Partly this is because of the somewhat hidden situation of the Chapter House itself, tucked away behind a small stretch of green on the south side of the abbey and the Chapel of Henry VII. But there’s a sense too, that Westminster Abbey is a place we rather take for granted, leaving an appreciation of its finer merits to the hoards of tourists who queue daily to step inside. That the Abbey is an architectural jewel is undisputed, but it still a highly familiar one, as much of a ‘heritage’ cliché as that fading newsreel clip of Queen Elizabeth II’s coronation here in 1953, with its crackling Zadok the Priest soundtrack. It’s a place of pomp and pageantry, and imperial bombast, whose spirit seems summed up by the overbearing sculpture of William Pitt the Elder, depicted in mid-oratory, and towering above you as you walk in the through the North Door.

I daresay foreign visitors find Poets Corner, in the south transept, a place of great interest. Paris’s Pantheon has a similarly tedious fascination for me. But as a native Briton, you might recoil at such overkill here. This is not a ‘modern’ reaction. As far back as the 19th century, Augustus Pugin and William Morris were expressing their dislike of the mounting accumulation of statuary. It’s why the Chapter House suddenly struck a chord for me, taking the mind back to the earlier years of the Abbey and the beauty of its architecture.

The Abbey we see today was very much the pet project of Henry III (reigned 1216-1272), who has not gone down in history as one of our great monarchs. While he has escaped the odium heaped upon his father John – the so called ‘worst king of England’ – he was a weak, indecisive ruler, and the famous Plantagenet rages that had made his grandfather Henry II so universally feared, in him merely seemed like petulance. But Henry was not only a very pious man, he was also a great a patron of the arts and a committed Francophile.

In the 13th century, France was the cultural powerhouse of Europe and the patronage by kingdom’s monarchs, allied to their military prowess, had given them a power and prestige that Henry could only gaze on with envy. But they were also great supporters of the church and cathedral building, and the Gothic splendours of St-Denis, the royal necropolis, and Reims, where they were crowned, were potent symbols of their spiritual prestige.
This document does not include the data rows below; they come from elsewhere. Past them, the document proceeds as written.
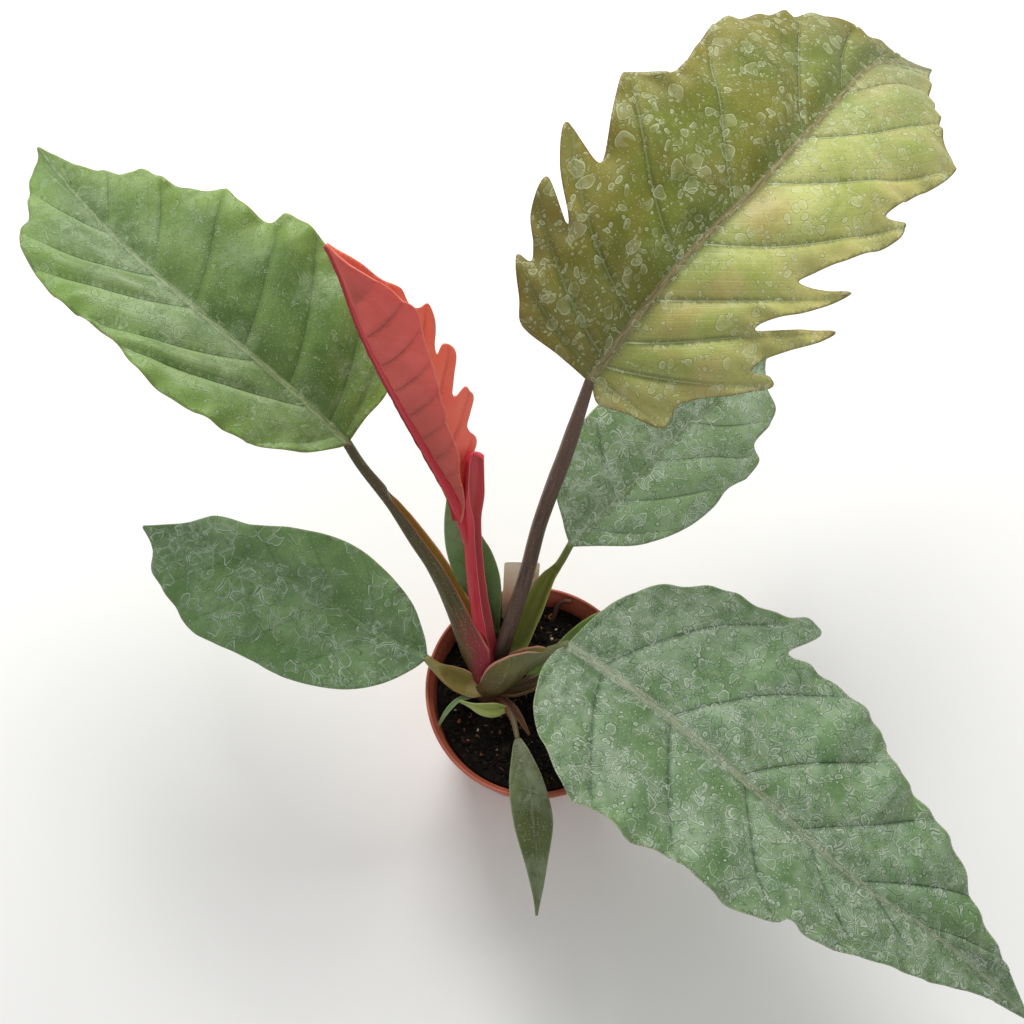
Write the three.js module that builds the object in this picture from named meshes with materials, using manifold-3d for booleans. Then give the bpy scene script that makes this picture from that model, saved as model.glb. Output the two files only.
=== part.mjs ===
// Philodendron "choco empress" in a thin round nursery pot. Millimetres, +Z up.
// The origin is the centre of the pot's flat underside. +X points to the long dark green leaf,
// +Y to the bronze leaf that stands at the back.

import * as THREE from "three";
import { mergeVertices } from "three/addons/utils/BufferGeometryUtils.js";
import Module from "manifold-3d";

const wasm = await Module();
wasm.setup();

// Driving dimensions of the pot and what fills it.
const POT_HEIGHT = 92;
const RIM_RADIUS = 52.5;
const BAND_HEIGHT = 15;
const BAND_STEP = 1.6;
const BAND_FLARE = 0.6;
const LIP_HEIGHT = 2;
const LIP_ROUND = 0.5;
const BASE_RADIUS = 37.5;
const WALL = 1.5;
const FLOOR = 2;
const SOIL_HEIGHT = 79;
const POT_SIDES = 44;
const SOIL_RINGS = 7;
const SOIL_SIDES = 32;

// Each piece keeps this far from its neighbours; blades, which bend more, a little further.
const CLEARANCE = 0.3;
const BLADE_CLEARANCE = 0.5;

// Driving dimensions of the plant.
const BLADE_THICKNESS = 0.8;
const BLADE_BASE_HALF_WIDTH = 1.6;
const BLADE_TIP_HALF_WIDTH = 0.6;
const RIB_SPACING = 10;
const LEAST_RIB_SPACING = 0.4;
const RIPPLE_LENGTH = 34;
const FULL_RIPPLE_WIDTH = 45;
const STALK_RINGS = 12;
const TROUGH_WALL = 1.4;
const LEAST_HOLLOW = 0.2;
const BOTTOM_STEPS = 6;
const TOP_STEPS = 5;
const WING_ANGLE = 35;
const WING_SPREAD = 0.25;
const CROWN_RADIUS = 9;
const CROWN_CENTRE = [-21, 4];
const CROWN_TOP = 87;
const CROWN_DEPTH = 16;
const CROWN_ROUND = 4;

const TURN = 2 * Math.PI;
const radians = THREE.MathUtils.degToRad;
const lerp = THREE.MathUtils.lerp;

function vector([x, y, z]) {
  return new THREE.Vector3(x, y, z);
}

function curveThrough(points) {
  return new THREE.CatmullRomCurve3(points.map(vector), false, "catmullrom", 0.5);
}

// A closed mesh as a solid, and back.
function solidOf(geometry) {
  const bare = geometry.index ? geometry.toNonIndexed() : geometry.clone();
  bare.deleteAttribute("normal");
  bare.deleteAttribute("uv");
  const merged = mergeVertices(bare, 1e-3);
  return new wasm.Manifold(
    new wasm.Mesh({
      numProp: 3,
      vertProperties: merged.getAttribute("position").array,
      triVerts: new Uint32Array(merged.index.array),
    }),
  );
}

function geometryOf(solid) {
  const mesh = solid.getMesh();
  const positions = new Float32Array(mesh.numVert * 3);
  for (let i = 0; i < mesh.numVert; i++) {
    const start = i * mesh.numProp;
    positions.set(mesh.vertProperties.subarray(start, start + 3), i * 3);
  }
  return new THREE.BufferGeometry()
    .setAttribute("position", new THREE.BufferAttribute(positions, 3))
    .setIndex(new THREE.BufferAttribute(mesh.triVerts, 1));
}

// What is left of a shape clear of its neighbours, without crumbs.
function clearOf(geometry, neighbours) {
  let solid = solidOf(geometry);
  for (const neighbour of neighbours) {
    solid = solid.subtract(solidOf(neighbour));
  }
  const bodies = solid.decompose();
  bodies.sort((a, b) => b.volume() - a.volume());
  return geometryOf(bodies[0]);
}

// Collects corners and faces of one closed surface.
class Surface {
  constructor() {
    this.positions = [];
    this.faces = [];
  }

  corner(point) {
    this.positions.push(point.x, point.y, point.z);
    return this.positions.length / 3 - 1;
  }

  face(a, b, c) {
    this.faces.push(a, b, c);
  }

  quad(a, b, c, d) {
    this.face(a, b, c);
    this.face(a, c, d);
  }

  geometry() {
    const attribute = new THREE.Float32BufferAttribute(this.positions, 3);
    return new THREE.BufferGeometry().setAttribute("position", attribute).setIndex(this.faces);
  }
}

// A margin is a list of [along, out, foot]: how far along the midrib and out from it a point of
// the leaf's edge lies, and where on the midrib the rib that runs to it starts.
function marginAt(margin, foot) {
  let k = 0;
  while (k < margin.length - 2 && margin[k + 1][2] < foot) {
    k++;
  }
  const share = (foot - margin[k][2]) / (margin[k + 1][2] - margin[k][2]);
  const spline = new THREE.SplineCurve(margin.map(([along, out]) => new THREE.Vector2(along, out)));
  return spline.getPoint((k + THREE.MathUtils.clamp(share, 0, 1)) / (margin.length - 1));
}

// The feet of all ribs: those of both margins, and more where they stand far apart.
function ribFeet(left, right, length) {
  const named = [...left, ...right].map(([, , foot]) => foot).sort((a, b) => a - b);
  const feet = [0];
  for (const foot of [...named, length]) {
    const last = feet[feet.length - 1];
    if (foot - last < LEAST_RIB_SPACING) {
      continue;
    }
    const steps = Math.ceil((foot - last) / RIB_SPACING);
    for (let i = 1; i <= steps; i++) {
      feet.push(last + ((foot - last) * i) / steps);
    }
  }
  return feet;
}

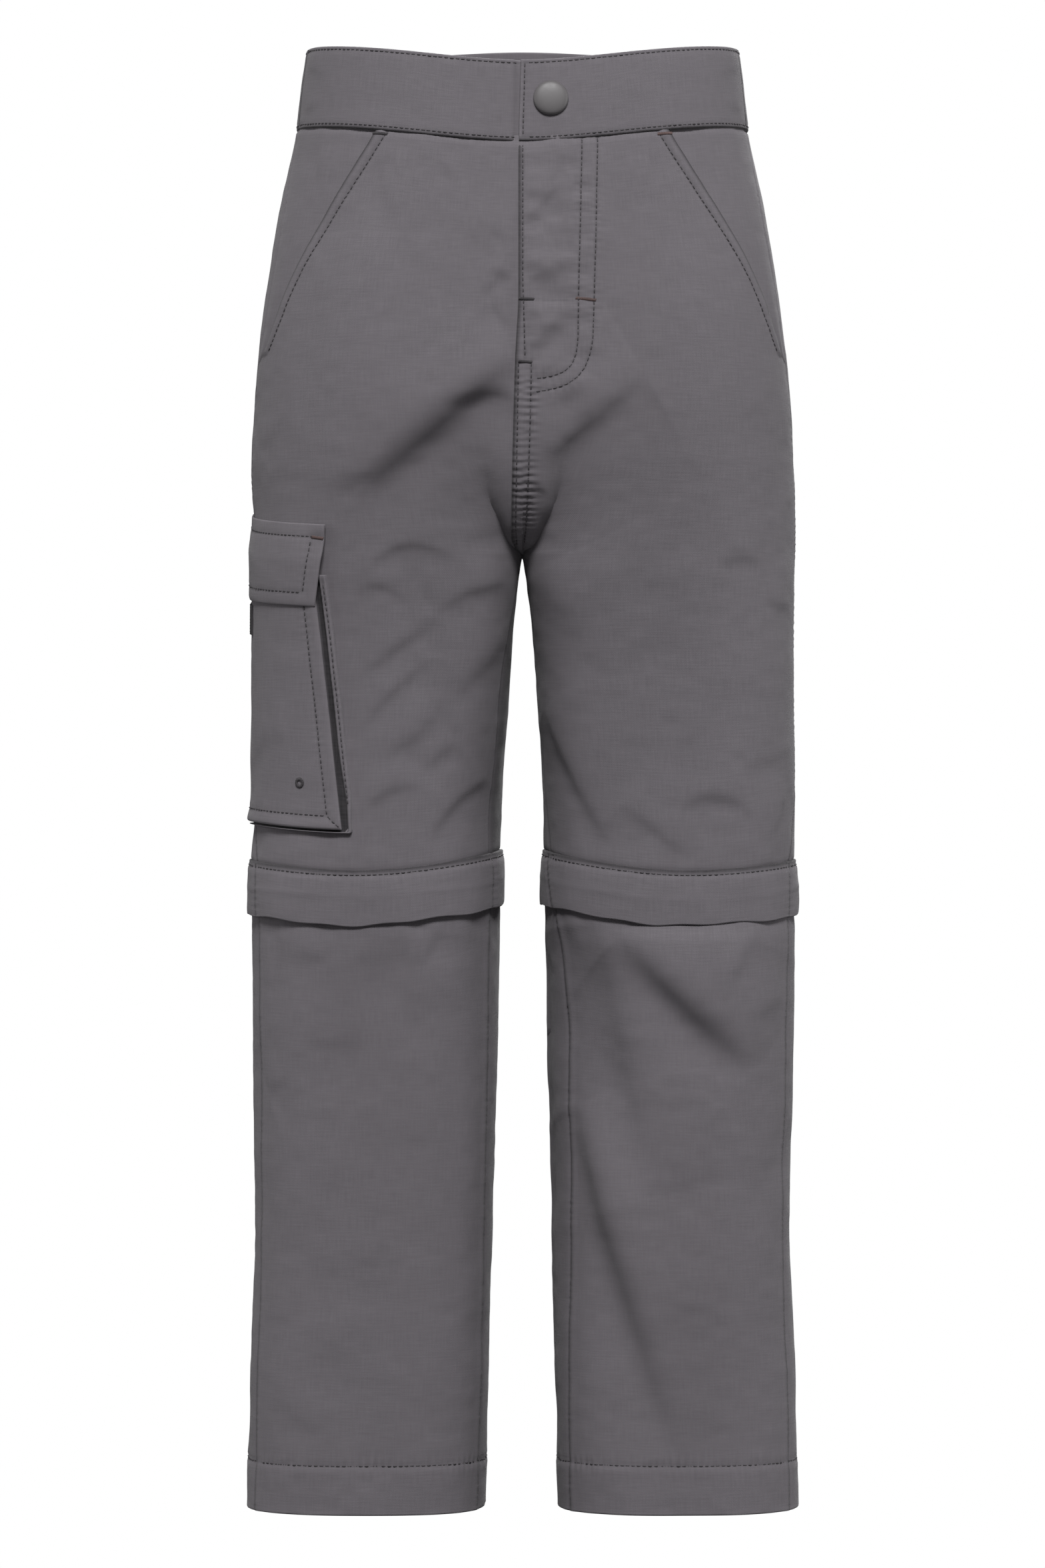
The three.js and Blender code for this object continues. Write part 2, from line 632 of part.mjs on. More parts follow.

Henry was desperate to acquire some of that stardust for himself, and his rebuilding of Westminster Abbey was firmly modelled on state-of-the-art-French lines. As you walk into the building today, instead of focusing instantly on the endless lines of monuments, look upwards and see the nave rising to over 100 feet (the tallest of its type in the country) – and across to the beauty of the tracery in the transept windows. This was a serious bid to emulate the glories of French Gothic, and it pretty well succeeded.

Westminster has been the coronation church of every English monarch since William I in 1066, but it had a special resonance for Henry because the earlier abbey had been built by Edward the Confessor in the 11th century. Edward was a Saxon but, like Henry, favoured the French. He, too, had a reputation for piety, and had been quickly canonised after his death when a number of miracles were reported around his tomb in the abbey. Henry had a particular obsession with him and staged great banquets at Westminster Palace on his feastday.

The daring form of the Chapter House

So one of the parts of the Abbey where you can feel closest to its medieval heart is in the Chapel of Edward the Confessor, near the sanctuary. You reach it up stone steps and, owing to its fragile condition, it is viewable only by booking onto a verger’s tour, but I was fortunate enough to be granted a look by a kindly warden on a recent visit. Sadly, the Confessor’s shrine was dismantled during the Reformation, and only poorly reassembled during the reign of Mary I (1553-58), but you can see the niches where some folk still kneel to pray in the hope of a receiving a miracle cure. Decoration on the shrine is badly eroded, but there is a special atmosphere about this chapel. It is also surrounded by the tombs of several other medieval kings and their queens and, most relevantly, that of Henry III himself.

The Chapter House exterior may not be easy to appreciate, but the interior is accessed via a door leading off the nave onto the east cloister. Entering via the outer vestibule, you pass under an exquisite twin doorway into an octagonal shaped, broad open space, aspects of whose design were modelled on Sainte-Chapelle in Paris. The recesses contain rare 15th century artwork, much faded now, yet still remarkable in detail. The floor has one of the finest medieval tile pavements to survive, its patterning including the Latin inscription: ‘As the Rose is the flower of flowers, so this House is the house of houses’. Perhaps the most striking feature is the single column in the centre of the room from which, flower-like, spring the profusion of roof-supporting vaults.

The Chapter House suffered the indignity of being relegated to a Public Records Office storeroom in the years after the Reformation. It owes its restoration to the distinguished Victorian architect Sir George Gilbert Scott. Yet, with its tiers of wall seats, you can still sense the buzz of history and imagine Henry holding court in the presence of barons such as Simon de Montfort, or of commoners airing their grievances about the increasingly tax-hungry treasury of the day.

Back in the nave, a minister mounted a pulpit and invited us to pause for a moment as pilgrims, to commemorate the building as a place of prayer. It’s a plea that could be made at numerous Anglican cathedrals across Britain. But it’s Henry VIII you can thank for that, not Henry III.